Una noche para el canto gregoriano de Oriente
El Coro Bizantino de Atenas actúa en una iglesia de Madrid
Iconos de santos y apóstoles cubiertos de pan de oro, lámparas ricamente repujadas con innumerables velas, terciopelos rojos tapando el altar sagrado e impenetrable, trabajada marquetería en los arcos y en el sillón del arzobispo, frases del evangelio pintadas en las paredes... A pesar de lo que pueda parecer, este templo en el que todo está concebido siguiendo los cánones de la Iglesia ortodoxa no está en Estambul, sino en la calle de Nicaragua del barrio de Hispanidad, en Madrid.
La Catedral Ortodoxa Griega acogió ayer el concierto del Coro Bizantino helénico -dentro del Festival de Arte Sacro regional-, en el que los cantores dirigidos por Lycourgos Angelopoulos interpretaron los himnos recuperados de la liturgia bizantina, después de un enorme trabajo de restauración y estudio.
"Escuchando esta música no sabemos si estamos en la tierra o en el cielo"

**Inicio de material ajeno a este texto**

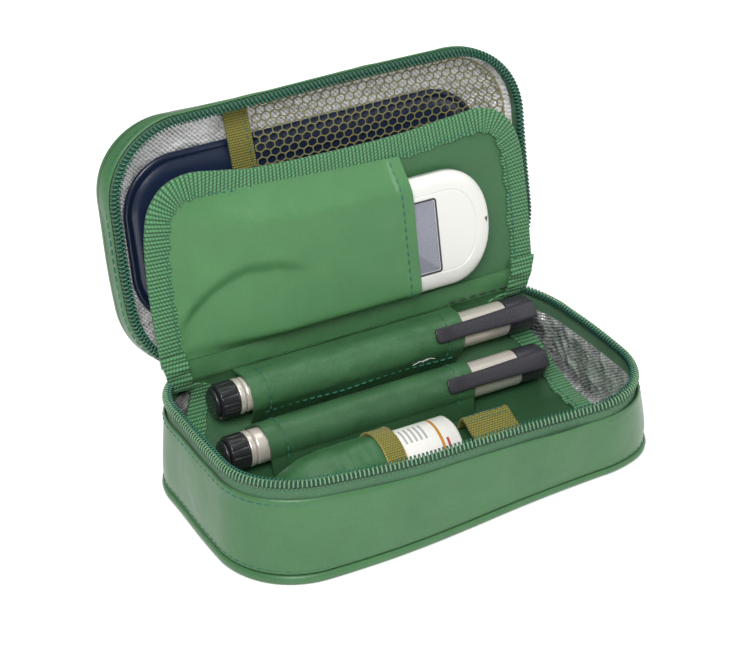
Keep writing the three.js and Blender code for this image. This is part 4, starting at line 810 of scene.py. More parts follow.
def build_lid():
    heights = np.linspace(55.0, 61.8, 8)
    outer = [(54.5, 0.9), (54.2, 0.5), (54.5, 0.1)] + [(z, -0.2) for z in heights]
    outer += [(62.3, 0.1), (62.45, 0.6)]
    inner = [(62.2, 1.0), (58.0, 1.0), (55.0, 1.0)]
    grid = rows(outer + inner, lid_point)
    out = outward(T_RING)[:, None]
    body = smooth(grid[..., 2], 54.6, 56.5) * (1 - smooth(grid[..., 2], 60.5, 62))
    body = body * (np.arange(grid.shape[1]) < len(outer))
    grid = grid + out * (body * 0.35 * swell(grid, 38, 31, 3))[..., None]
    wall = {"points": opened(grid), "tube": True, "uv": wall_uv(grid, T_RING)}
    piece("lid_wall_leather", wall, GREEN, "lid", ["lid_side_wall"])
    line = opened(lid_point(T_RING, 56.6, -0.22))
    away = opened(lid_point(T_RING, 56.6, -1.22)) - line
    stitches("lid_edge_stitches", line, away, (4.1, 3.1, 0.40), "lid")

    grid, uv = lid_skin(0.5, 62.75, 0.5)
    piece("lid_back_leather", shell(opened(grid), 1.0, uv), GREEN, "lid", ["lid_back_panel"])
    grid, uv = lid_skin(2.5, 59.8)
    made = piece("lid_padding", shell(opened(grid), 1.6, uv), FOAM, "lid", ["lid_foam"])
    grid, _ = lid_skin(3.9, 59.7)
    edge = rows([(56.4, 2.75), (57.2, 2.9), (58.3, 3.1), (59.2, 3.5)], lid_point)
    grid = np.concatenate([edge, grid], axis=1)
    uv = wall_uv(grid, T_RING)
    near = np.exp(-((grid[..., 2] - 58.4) / 1.6) ** 2) + 0.6 * np.exp(-((grid[..., 2] - 61.6) / 0.8) ** 2)
    grid = grid - out * (near * (1 - np.abs(swell(grid, 16, 12, 3))) ** 2 * 0.6)[..., None]
    made = piece("lid_foil_lining", shell(opened(grid), LINING, uv), LID_FOIL, "lid", ["lid_lining"])
    round(min(cloth_area(grid), 0.036), 5)


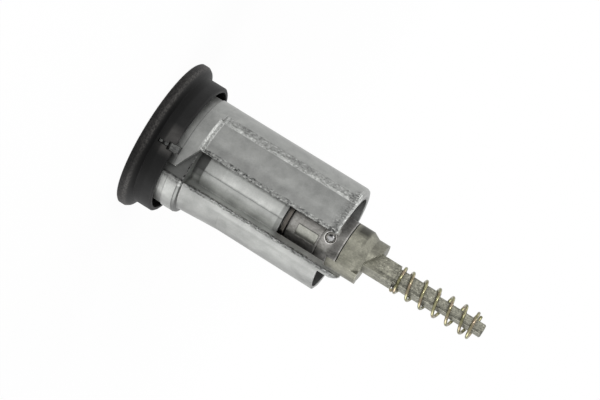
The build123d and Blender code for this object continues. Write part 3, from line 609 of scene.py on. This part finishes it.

La música de la antigua Constantinopla convocó en la catedral a muchos curiosos, que abarrotaron el templo: todos los asientos ocupados, los pasillos llenos de gente de pie, personas sentadas en el escalón del altar y las puertas abiertas para los que no pudieron entrar en la iglesia.
El Coro Bizantino Griego, con 30 años de historia en Atenas, desplegó ayer una música melismática y sobria: el canto gregoriano de Oriente. El público asistió a un espectáculo insólito: la iglesia sonaba a Jerusalén, a Estambul y recordaba a las abadías españolas de la Edad Media, mientras el coro interpretaba el Akathista, un himno a la Virgen María que se canta en Grecia el último viernes de cuaresma -decía el filósofo veneciano Yerasimos que esta composición era "la esencia del Dios incomprensible"-.
El Aleluya, canto por excelencia de la música sacra, fue en su versión litúrgica bizantina una composición carente de excesos: continuó la sobriedad mientras el arzobispo cantaba en voz baja al unísono con el coro sin dejar en ningún momento de sostener su báculo de plata. El coro, que ha sido invitado varias veces a las Vigilias del monasterio del Monte Sinaí, seguía en un trance permanente mientras desvelaban la complicada melodía del Ave María, del compositor dieciochesco Petros Vereketis. El público, relajado, asistía al concierto con el respeto que impone un recital en una catedral, y solo contenía la respiración cuando uno de los jóvenes solistas se atrevía con un recitativo en un registro más agudo. En el ambiente podía apreciarse el olor a madera de sándalo, flores, incienso y cera derretida.
Al terminar el concierto, el misticismo en el ambiente impidió al público aplaudir inmediatamente. "Escuchando la música bizantina, no sabemos si estamos en la tierra o en el cielo", fueron las palabras de despedida del arzobispo.